Citrix Application Delivery Controller (ADC) and Gateway– Remote Code Execution (CVE-2019-19781)

Overview

On December 17th, Citrix published an article reporting a vulnerability in Citrix Application Delivery Controller and Citrix Gateway leading to arbitrary code execution. The following product versions were affected:

·      Citrix ADC and Citrix Gateway version 13.0 all supported builds

·      Citrix ADC and NetScaler Gateway version 12.1 all supported builds

·      Citrix ADC and NetScaler Gateway version 12.0 all supported builds

·      Citrix ADC and NetScaler Gateway version 11.1 all supported builds

·      Citrix NetScaler ADC and NetScaler Gateway version 10.5 all supported builds


Citrix credited Mikhail Klyuchnikov of Positive Technologies, and Gianlorenzo Cipparrone and Miguel Gonzalez of Paddy Power Betfair plc but did not release any details regarding the vulnerability. Citrix provided an expected release date for patched versions with the earliest patched version expected to ship on 20th January, 2020. Citrix also provided steps to mitigate the vulnerability. The following mitigation steps were provided for a standalone system.
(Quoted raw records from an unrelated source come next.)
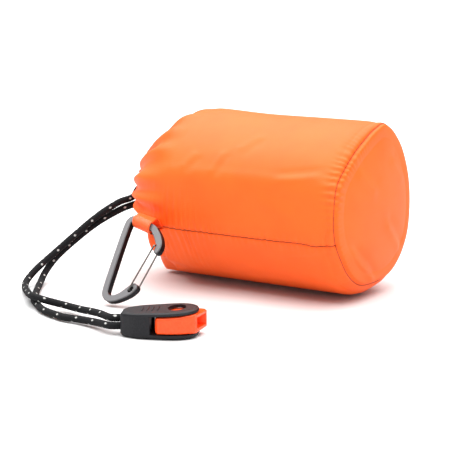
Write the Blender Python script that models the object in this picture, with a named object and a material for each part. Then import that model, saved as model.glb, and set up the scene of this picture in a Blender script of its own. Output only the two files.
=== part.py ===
"""Emergency tube tent, rolled up in a drawstring stuff sack.

The sack lies on its side along X: its sewn base panel is at +X and its gathered mouth at -X.
The drawcord ends in a housing that holds a whistle, and a small wire gate carabiner hangs
from a ribbon loop in the side seam. Metres, +Z up, and the sack rests on z = 0.
"""

from math import cos, pi, radians, sin

import bmesh
import bpy
from mathutils import Matrix, Vector
from mathutils.geometry import interpolate_bezier

# Clearance between pieces that touch
GAP = 0.0003

# Stuff sack
SACK_RADIUS = 0.0405
SACK_AXIS_Z = 0.0398          # lower than the radius, so the sack rests on a flat strip
SACK_SEAM_X = 0.0592          # the plane of the seam between side panel and base panel
SEAM_RADIUS = 0.0358          # of the base panel, which is drawn in a little by its seam
FABRIC = 0.0008               # the side panel with its coating and creases
RING_POINTS = 64
BASE_BULGE = 0.0034           # how far the base panel domes out past its seam
SEAM_DROP = radians(15)       # the side seam runs this far below the sack's middle height
SEAM_Y = -SACK_RADIUS * cos(SEAM_DROP)
SEAM_Z = SACK_AXIS_Z - SACK_RADIUS * sin(SEAM_DROP)

# Hem of the gathered mouth, folded in round the drawcord
HEM_X = -0.0625
HEM_RADIUS = 0.0080           # of the ring that the cord makes inside the hem
CORD_RADIUS = 0.00155
CORD_STEP = 0.0064            # from one point of the cord's line to the next
HEM_BORE = CORD_RADIUS + 0.0004
ANGLE_OUT = radians(52)       # where the strands leave the ring, above and below its near side

# Rolled tube tent
ROLL_TURNS = 5
ROLL_LAYER = 0.0070           # pitch from one turn of the folded sheet to the next
ROLL_CORE = 0.0022
ROLL_X = (-0.0370, 0.0515)

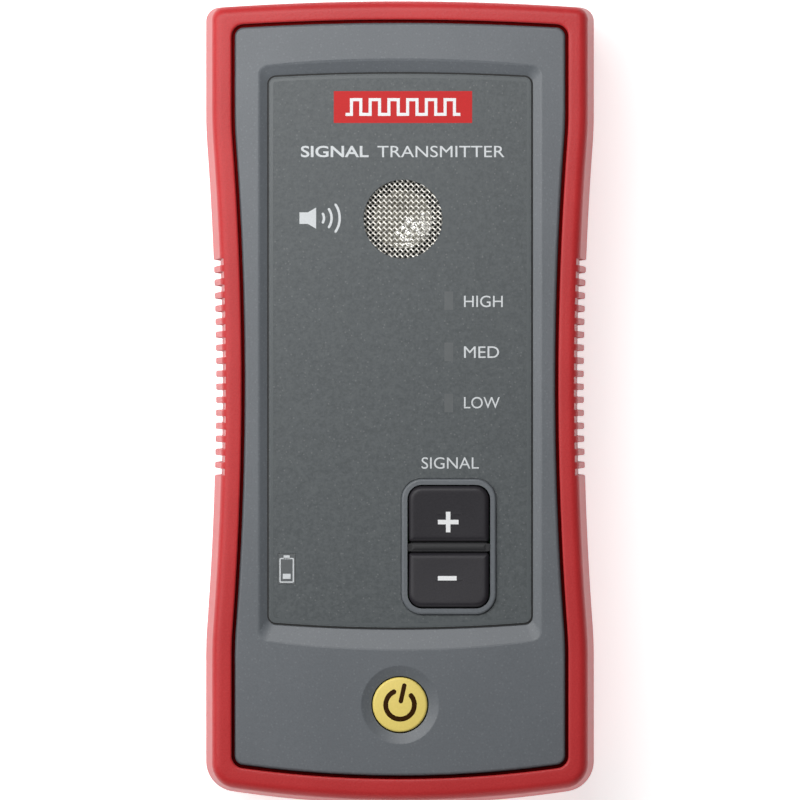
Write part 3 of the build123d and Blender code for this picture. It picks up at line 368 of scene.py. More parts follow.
LABEL_INK = printed_ink("label_ink", (0.72, 0.75, 0.77))
RED_INK = printed_ink("red_ink", (0.64, 0.016, 0.017), 0.25)
FILM_MARGIN = moulded("film_margin", (0.100, 0.113, 0.118), 0.34, 0.6, 0.006, 0.04)
BROWN_INK = printed_ink("brown_ink", (0.040, 0.014, 0.001), 0.08)

SLOTS = {row["node"]: row["material_slot"] for row in frame["record"]["subparts"]}
for name, node in nodes.items():
    node.data.materials.clear()
    node.data.materials.append(FINISHES[SLOTS[name]])


# ------------------------------------------------------------------ mesh helpers
def grid_faces(rows, columns, closed_rows=False):
    """Quads between neighbouring points of a rows by columns grid whose columns close round."""
    row_count = rows if closed_rows else rows - 1
    i, j = np.meshgrid(np.arange(row_count), np.arange(columns), indexing="ij")
    i, j = i.ravel(), j.ravel()
    after_i, after_j = (i + 1) % rows, (j + 1) % columns
    return np.stack([i * columns + j, i * columns + after_j,
                     after_i * columns + after_j, after_i * columns + j], 1)


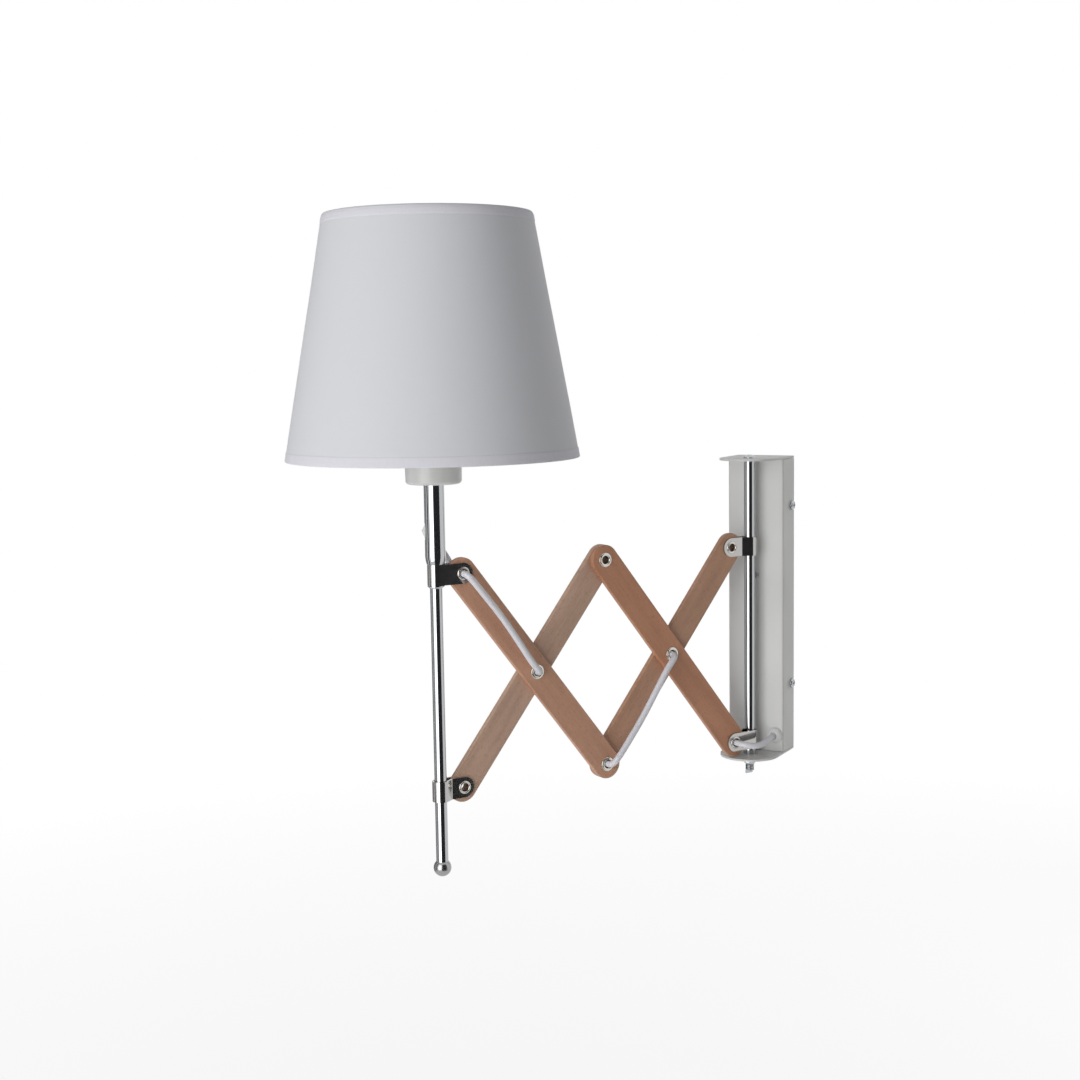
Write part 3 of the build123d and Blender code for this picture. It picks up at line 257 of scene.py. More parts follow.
def grain(tree, cell, detail=2.0, roughness=0.5, offset=(0, 0, 0)):
    """Noise in the object's own coordinates; cell gives the size of one patch along X, Y and Z in mm."""
    coordinates = add_node(tree, "ShaderNodeTexCoord")
    scale = [1 / (size * MM) for size in cell]
    mapping = add_node(tree, "ShaderNodeMapping", inputs={
        "Vector": coordinates.outputs["Object"], "Scale": scale, "Location": offset})
    return add_node(tree, "ShaderNodeTexNoise", inputs={
        "Vector": mapping.outputs["Vector"], "Scale": 1.0, "Detail": detail, "Roughness": roughness}).outputs["Fac"]


def ranged(tree, value, low, high, to_low, to_high):
    """Maps a value from one range to another and clamps it."""
    return add_node(tree, "ShaderNodeMapRange", inputs={
        "Value": value, "From Min": low, "From Max": high, "To Min": to_low, "To Max": to_high}).outputs["Result"]


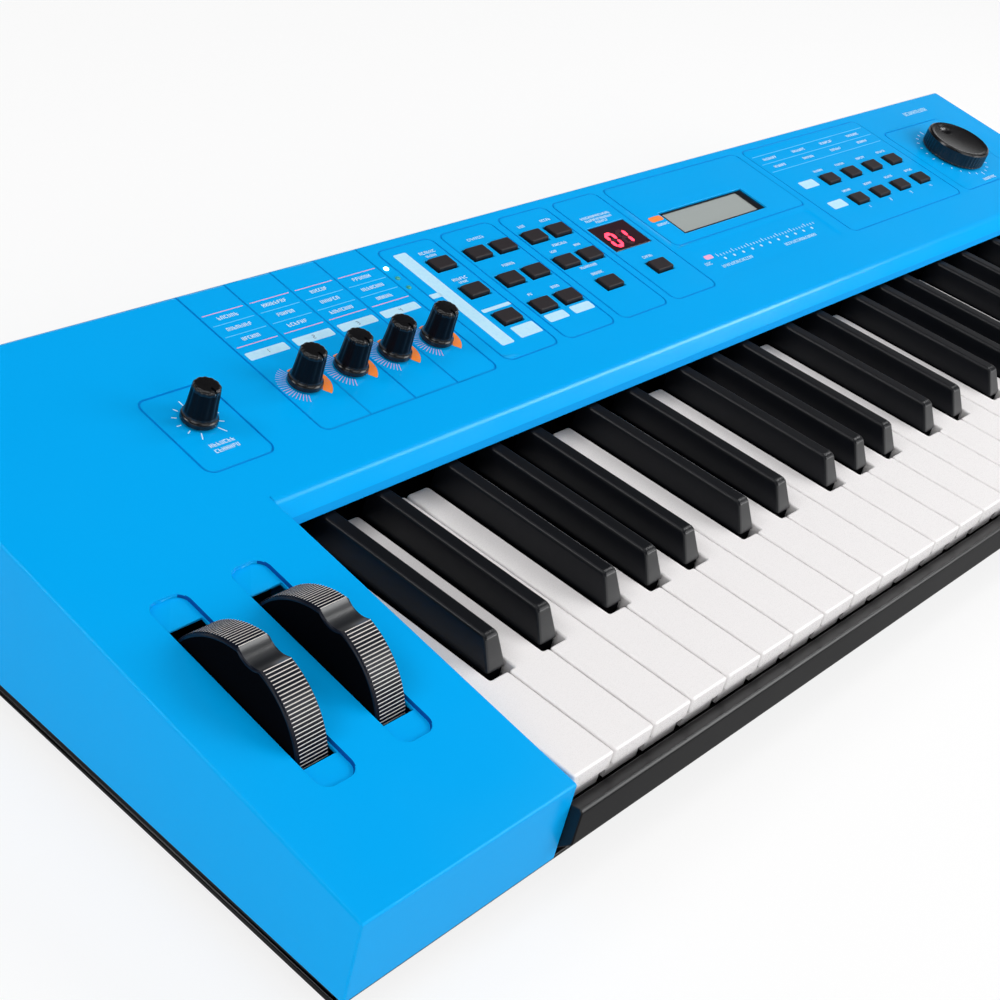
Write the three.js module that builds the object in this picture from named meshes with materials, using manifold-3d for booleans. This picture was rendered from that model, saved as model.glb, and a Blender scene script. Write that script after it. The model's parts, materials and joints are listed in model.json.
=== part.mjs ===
// A compact 49-key synthesizer: blue top case over a black tray, a full-size keyboard on its own
// frame, two thumb wheels in the left block and a sloping control panel behind the keys.
// Millimetres, +Z up, +X to the player's right, +Y to the rear. The origin is on the table, under
// the middle of the case.
import * as THREE from "three";
import { mergeVertices } from "three/addons/utils/BufferGeometryUtils.js";
import Module from "manifold-3d";

const wasm = await Module();
wasm.setup();

// ---- Driving dimensions ----
const CASE_WIDTH = 825;
const CASE_FRONT = -144; // front face of the end blocks
const RAIL_FRONT = -149; // the key rail stands a little further forward
const CASE_REAR = 149;
const WALL = 3;
const SPLIT_Z = 12; // lower edge of the top case
const TRAY_Z = 6; // underside of the tray, on its feet
const TRAY_THICK = 3;

const WHITE_PITCH = 23.5;
const WHITE_COUNT = 29;
const KEY_GAP = 1;
const LEFT_BLOCK = 104.5;
const KEY_TOP = 48;
const KEY_FRONT = -141;
const WHITE_LENGTH = 151.5;
const CUTOUT_START = 51.5; // from the key front to the notch beside a black key
const CUTOUT_WIDTH = 13.8;
const LIP_HEIGHT = 7.6;
const LIP_DEPTH = 2.5;
const WHITE_DEPTH = 16;
const BLACK_HEIGHT = 12.5;
const BLACK_FOOT_WIDTH = 10.2;
const BLACK_TOP_WIDTH = 7.4;
const BLACK_START = 54.5;
const BLACK_DEPTH = 10; // of a black key below the white key tops
const LEVER_END = 204; // levers run back under the panel to the pivot
const LEVER_TOP = -4;
const LEVER_BOTTOM = -14;
const BLACK_LEVER_TOP = -9.5;
const BLACK_LEVER_WIDTH = 8;
const LEVER_INSET = 0.6; // each side, so that neighbouring levers never rub
const PIVOT_Y = 200; // keyboard space, as are the two heights below
const FRAME_FLOOR = -36;
const FRAME_THICK = 2.6;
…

enable ns feature responder

add responder action respondwith403 respondwith "\"HTTP/1.1 403 Forbidden\r\n\r\n\""

add responder policy ctx267027 "HTTP.REQ.URL.DECODE_USING_TEXT_MODE.CONTAINS(\"/vpns/\") && (!CLIENT.SSLVPN.IS_SSLVPN || HTTP.REQ.URL.DECODE_USING_TEXT_MODE.CONTAINS(\"/../\"))" respondwith403

bind responder global ctx267027 1 END -type REQ_OVERRIDE

save config 


Vulnerability Analysis and Exploit POC

On 11th January, 2020, a group of security researchers from India, Project Zero India released a working POC exploiting the vulnerability. This release was shortly followed by other security researchers releasing their exploit POC and vulnerability scanners.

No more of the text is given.